Premium launch (tier-one license, custom features, aggressive marketing): $500K+ for multi-market ambitions. Custom development, multiple licenses, larger team, and marketing budget that commands attention.

My recommendation: start at the competitive tier ($300K-$400K). Anything less and you're constantly scrambling instead of optimizing. Anything more and you're over-investing before proving your model. Find more planning resources in our online casino business resources section.

Where Smart Operators Save Money

Cut costs intelligently, not desperately. White label platforms eliminate $100K+ in development costs without sacrificing player experience. Starting with Curacao and upgrading to Malta after 12 months saves $50K-$80K while you prove your operation.

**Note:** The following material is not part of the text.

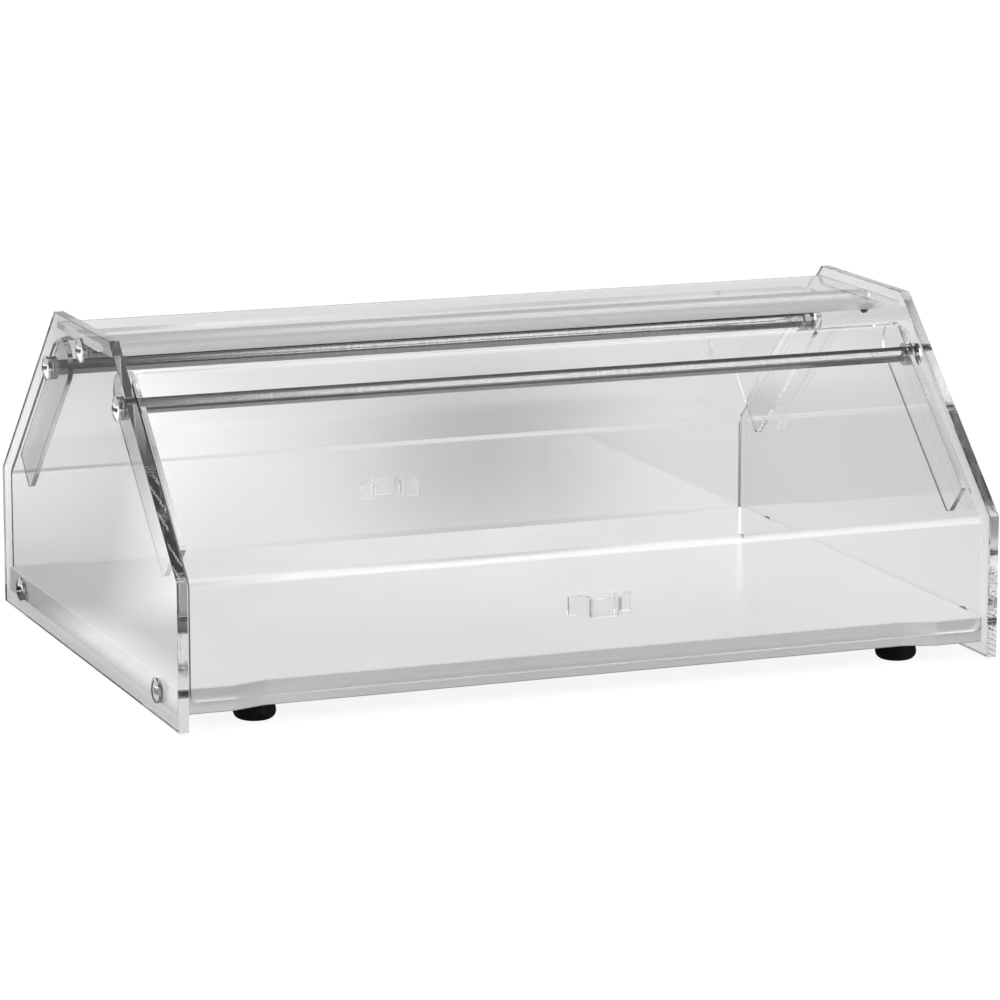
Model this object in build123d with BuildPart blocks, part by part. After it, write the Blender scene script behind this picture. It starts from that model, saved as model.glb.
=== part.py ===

Revenue share deals with game providers eliminate upfront costs but cost more long-term. Worth it when you're capital-constrained at launch. Negotiate better rates after hitting volume thresholds.

Marketing efficiency trumps budget size: $30K spent testing and optimizing beats $100K scattered across untested channels. Start narrow (one traffic source, one market), prove profitability, then scale.

When You'll Actually Break Even

Realistic timeline: 9-15 months to break even on initial investment. First 3-4 months are heavy spending with minimal revenue. Months 5-8 show improving unit economics as you optimize acquisition and retention. Months 9-15 is where proper operations hit profitability.

Your break-even point depends on three metrics: player acquisition cost (PAC), average player lifetime value (LTV), and time to positive cash flow per player. Target: LTV above 3x PAC with positive cash flow within 90 days per player cohort.

Working capital needs peak around month 6-7 when you're scaling marketing before those players generate full LTV. Budget accordingly or you'll hit profitability just as you run out of cash.

Bottom line: casino businesses print money once operational, but getting operational requires serious capital and realistic planning. Underfunding kills more startups than competition does. Budget for reality and you'll be among the operators still standing when weaker competitors run out of runway.